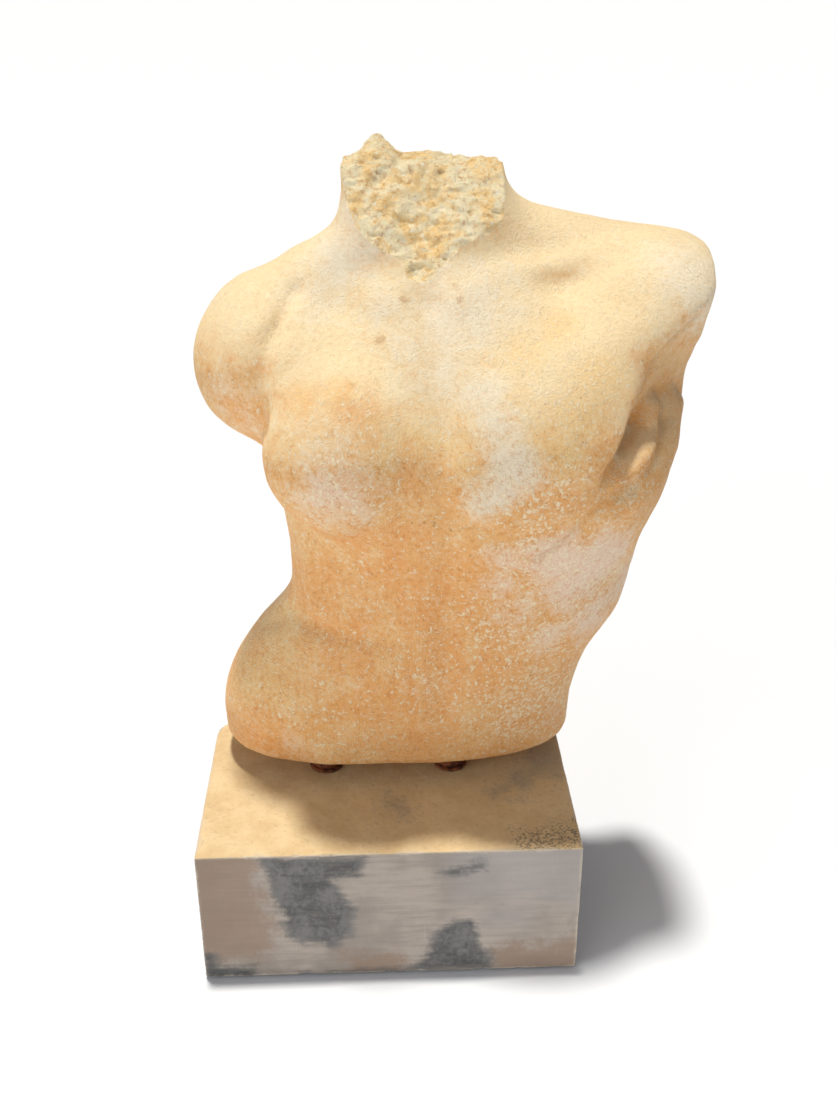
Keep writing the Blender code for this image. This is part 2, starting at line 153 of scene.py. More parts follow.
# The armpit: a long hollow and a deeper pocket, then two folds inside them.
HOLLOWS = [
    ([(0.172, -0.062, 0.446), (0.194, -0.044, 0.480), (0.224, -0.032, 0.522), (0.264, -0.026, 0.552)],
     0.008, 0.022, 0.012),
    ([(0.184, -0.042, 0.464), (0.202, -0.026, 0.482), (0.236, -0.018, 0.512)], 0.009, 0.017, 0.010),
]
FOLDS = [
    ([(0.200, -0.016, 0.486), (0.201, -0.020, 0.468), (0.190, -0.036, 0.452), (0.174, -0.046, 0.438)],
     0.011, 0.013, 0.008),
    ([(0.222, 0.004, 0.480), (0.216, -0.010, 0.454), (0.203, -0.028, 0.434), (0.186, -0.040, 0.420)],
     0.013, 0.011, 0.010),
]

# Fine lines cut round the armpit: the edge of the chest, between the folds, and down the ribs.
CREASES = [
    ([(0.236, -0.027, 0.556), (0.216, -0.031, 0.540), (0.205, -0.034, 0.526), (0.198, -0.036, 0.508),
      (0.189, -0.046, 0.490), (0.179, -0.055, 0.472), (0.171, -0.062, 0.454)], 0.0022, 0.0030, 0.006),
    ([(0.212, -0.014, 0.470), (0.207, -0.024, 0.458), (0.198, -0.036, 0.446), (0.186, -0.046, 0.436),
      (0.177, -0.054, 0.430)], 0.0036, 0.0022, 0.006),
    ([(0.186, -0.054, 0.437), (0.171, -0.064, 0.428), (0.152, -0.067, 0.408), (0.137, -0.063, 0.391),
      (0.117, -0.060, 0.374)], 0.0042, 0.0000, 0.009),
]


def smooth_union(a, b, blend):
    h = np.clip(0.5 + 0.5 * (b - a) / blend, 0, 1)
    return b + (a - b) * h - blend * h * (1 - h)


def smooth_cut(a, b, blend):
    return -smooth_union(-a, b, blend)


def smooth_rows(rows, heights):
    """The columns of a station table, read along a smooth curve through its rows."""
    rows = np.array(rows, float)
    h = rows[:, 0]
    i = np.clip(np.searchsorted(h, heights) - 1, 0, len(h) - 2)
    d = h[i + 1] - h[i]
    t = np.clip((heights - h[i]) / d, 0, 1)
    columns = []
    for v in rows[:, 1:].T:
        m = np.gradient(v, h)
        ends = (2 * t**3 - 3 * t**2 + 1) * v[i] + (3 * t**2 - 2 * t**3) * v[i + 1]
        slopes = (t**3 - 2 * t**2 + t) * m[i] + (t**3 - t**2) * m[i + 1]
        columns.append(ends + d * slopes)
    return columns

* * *

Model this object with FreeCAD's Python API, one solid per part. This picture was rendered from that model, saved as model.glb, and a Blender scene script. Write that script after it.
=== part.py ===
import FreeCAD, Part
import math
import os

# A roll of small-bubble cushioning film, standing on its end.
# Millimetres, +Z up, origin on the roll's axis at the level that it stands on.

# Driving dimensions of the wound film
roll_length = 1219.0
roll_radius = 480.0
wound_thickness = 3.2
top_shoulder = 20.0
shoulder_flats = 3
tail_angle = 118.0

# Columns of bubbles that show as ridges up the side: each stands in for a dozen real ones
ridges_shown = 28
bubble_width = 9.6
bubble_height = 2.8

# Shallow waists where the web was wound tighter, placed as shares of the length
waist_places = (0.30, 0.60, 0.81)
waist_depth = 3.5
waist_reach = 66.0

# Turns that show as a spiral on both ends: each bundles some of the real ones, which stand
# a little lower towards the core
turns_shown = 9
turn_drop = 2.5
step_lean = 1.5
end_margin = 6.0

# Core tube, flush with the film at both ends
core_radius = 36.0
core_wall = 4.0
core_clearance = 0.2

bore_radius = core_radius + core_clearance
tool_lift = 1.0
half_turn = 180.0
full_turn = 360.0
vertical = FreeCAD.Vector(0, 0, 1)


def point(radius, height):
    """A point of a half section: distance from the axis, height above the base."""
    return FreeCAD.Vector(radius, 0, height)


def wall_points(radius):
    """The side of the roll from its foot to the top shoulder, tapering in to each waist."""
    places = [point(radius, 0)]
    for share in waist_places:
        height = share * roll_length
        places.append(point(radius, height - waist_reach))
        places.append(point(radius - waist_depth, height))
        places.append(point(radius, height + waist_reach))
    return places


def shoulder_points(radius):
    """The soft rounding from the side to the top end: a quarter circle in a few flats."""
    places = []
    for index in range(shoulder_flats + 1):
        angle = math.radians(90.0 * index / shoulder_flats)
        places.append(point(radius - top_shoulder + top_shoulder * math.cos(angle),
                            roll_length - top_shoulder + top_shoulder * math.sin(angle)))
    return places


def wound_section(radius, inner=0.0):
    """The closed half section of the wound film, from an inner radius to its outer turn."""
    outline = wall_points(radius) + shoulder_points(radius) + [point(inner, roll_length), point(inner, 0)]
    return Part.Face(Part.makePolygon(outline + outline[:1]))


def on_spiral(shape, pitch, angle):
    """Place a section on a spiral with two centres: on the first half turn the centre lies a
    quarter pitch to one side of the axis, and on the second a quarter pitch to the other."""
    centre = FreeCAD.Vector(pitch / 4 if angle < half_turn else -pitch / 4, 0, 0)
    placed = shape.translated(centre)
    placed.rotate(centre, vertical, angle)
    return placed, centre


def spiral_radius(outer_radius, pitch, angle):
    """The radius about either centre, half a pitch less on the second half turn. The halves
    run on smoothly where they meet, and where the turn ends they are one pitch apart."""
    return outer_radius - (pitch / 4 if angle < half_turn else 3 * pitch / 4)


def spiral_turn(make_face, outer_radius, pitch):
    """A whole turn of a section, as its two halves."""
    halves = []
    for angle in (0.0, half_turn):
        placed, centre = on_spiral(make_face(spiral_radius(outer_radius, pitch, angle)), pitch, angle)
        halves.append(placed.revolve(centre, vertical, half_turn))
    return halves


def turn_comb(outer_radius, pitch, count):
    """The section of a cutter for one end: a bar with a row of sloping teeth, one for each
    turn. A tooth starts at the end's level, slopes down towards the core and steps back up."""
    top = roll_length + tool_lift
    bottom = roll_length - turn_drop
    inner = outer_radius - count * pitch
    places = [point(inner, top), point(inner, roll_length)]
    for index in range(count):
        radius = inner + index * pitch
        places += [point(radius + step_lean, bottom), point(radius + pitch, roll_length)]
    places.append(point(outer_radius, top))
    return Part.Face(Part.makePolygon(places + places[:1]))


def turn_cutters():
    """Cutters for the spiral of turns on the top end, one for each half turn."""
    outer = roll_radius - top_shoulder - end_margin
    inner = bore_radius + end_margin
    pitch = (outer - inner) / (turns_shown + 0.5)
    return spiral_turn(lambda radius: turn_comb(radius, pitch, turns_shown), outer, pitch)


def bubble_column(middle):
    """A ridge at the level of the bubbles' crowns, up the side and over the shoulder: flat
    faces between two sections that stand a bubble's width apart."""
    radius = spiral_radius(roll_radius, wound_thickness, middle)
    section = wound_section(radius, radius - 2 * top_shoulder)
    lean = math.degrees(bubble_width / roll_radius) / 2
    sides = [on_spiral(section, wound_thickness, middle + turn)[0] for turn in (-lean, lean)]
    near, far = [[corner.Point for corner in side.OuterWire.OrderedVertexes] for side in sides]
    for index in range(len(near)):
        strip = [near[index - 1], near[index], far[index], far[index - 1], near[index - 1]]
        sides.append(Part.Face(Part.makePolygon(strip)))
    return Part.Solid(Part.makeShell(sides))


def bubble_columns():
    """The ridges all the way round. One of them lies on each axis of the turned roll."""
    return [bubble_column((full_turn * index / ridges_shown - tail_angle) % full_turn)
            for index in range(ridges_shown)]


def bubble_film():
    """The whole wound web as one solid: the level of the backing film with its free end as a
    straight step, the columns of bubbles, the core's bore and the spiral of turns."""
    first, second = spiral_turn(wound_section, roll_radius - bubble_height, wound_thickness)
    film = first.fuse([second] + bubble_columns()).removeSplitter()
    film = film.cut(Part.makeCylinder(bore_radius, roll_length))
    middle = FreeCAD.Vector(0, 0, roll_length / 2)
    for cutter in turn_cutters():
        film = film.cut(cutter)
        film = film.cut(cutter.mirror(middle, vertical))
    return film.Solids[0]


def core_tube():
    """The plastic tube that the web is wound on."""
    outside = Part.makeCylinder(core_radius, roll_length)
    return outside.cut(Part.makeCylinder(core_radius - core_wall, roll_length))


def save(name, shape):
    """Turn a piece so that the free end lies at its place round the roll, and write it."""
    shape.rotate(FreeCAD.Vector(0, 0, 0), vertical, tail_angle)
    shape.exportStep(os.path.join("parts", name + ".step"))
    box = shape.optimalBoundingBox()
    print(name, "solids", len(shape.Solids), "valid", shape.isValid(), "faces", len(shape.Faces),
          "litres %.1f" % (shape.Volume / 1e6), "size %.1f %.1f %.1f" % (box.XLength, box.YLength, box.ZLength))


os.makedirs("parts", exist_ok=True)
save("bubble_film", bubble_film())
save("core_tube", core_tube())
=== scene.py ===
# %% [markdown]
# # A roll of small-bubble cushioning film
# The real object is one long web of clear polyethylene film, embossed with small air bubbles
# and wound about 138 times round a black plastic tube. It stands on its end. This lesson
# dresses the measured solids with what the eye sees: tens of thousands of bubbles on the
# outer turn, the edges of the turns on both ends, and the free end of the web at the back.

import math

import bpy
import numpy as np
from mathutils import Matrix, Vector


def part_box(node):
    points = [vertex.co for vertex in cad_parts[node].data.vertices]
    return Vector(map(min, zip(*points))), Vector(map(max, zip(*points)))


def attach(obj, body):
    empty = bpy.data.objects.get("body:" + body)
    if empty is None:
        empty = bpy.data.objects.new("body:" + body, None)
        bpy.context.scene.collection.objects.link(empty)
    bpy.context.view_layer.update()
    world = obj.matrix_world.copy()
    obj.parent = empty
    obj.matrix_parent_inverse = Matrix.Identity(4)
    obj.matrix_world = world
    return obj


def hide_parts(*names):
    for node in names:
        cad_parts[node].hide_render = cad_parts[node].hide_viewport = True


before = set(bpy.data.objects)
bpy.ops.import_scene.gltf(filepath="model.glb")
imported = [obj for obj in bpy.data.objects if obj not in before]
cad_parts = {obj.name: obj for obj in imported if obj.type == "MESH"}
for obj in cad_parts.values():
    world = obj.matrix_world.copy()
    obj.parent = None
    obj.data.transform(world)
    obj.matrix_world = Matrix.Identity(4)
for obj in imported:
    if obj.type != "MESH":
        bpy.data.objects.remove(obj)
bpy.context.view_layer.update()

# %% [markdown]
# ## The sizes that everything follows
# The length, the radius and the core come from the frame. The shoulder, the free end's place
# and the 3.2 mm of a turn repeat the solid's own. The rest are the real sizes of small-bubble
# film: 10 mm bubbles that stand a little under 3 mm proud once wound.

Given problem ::
Will you return exactly the lines above from the one with "shape.rotate(FreeCAD.Vector(0, 0, 0), vertical, tail_angle)" down to the one with "points = [vertex.co", counting both as part of the range?

Answer below ::
    shape.rotate(FreeCAD.Vector(0, 0, 0), vertical, tail_angle)
    shape.exportStep(os.path.join("parts", name + ".step"))
    box = shape.optimalBoundingBox()
    print(name, "solids", len(shape.Solids), "valid", shape.isValid(), "faces", len(shape.Faces),
          "litres %.1f" % (shape.Volume / 1e6), "size %.1f %.1f %.1f" % (box.XLength, box.YLength, box.ZLength))


os.makedirs("parts", exist_ok=True)
save("bubble_film", bubble_film())
save("core_tube", core_tube())
=== scene.py ===
# %% [markdown]
# # A roll of small-bubble cushioning film
# The real object is one long web of clear polyethylene film, embossed with small air bubbles
# and wound about 138 times round a black plastic tube. It stands on its end. This lesson
# dresses the measured solids with what the eye sees: tens of thousands of bubbles on the
# outer turn, the edges of the turns on both ends, and the free end of the web at the back.

import math

import bpy
import numpy as np
from mathutils import Matrix, Vector


def part_box(node):
    points = [vertex.co for vertex in cad_parts[node].data.vertices]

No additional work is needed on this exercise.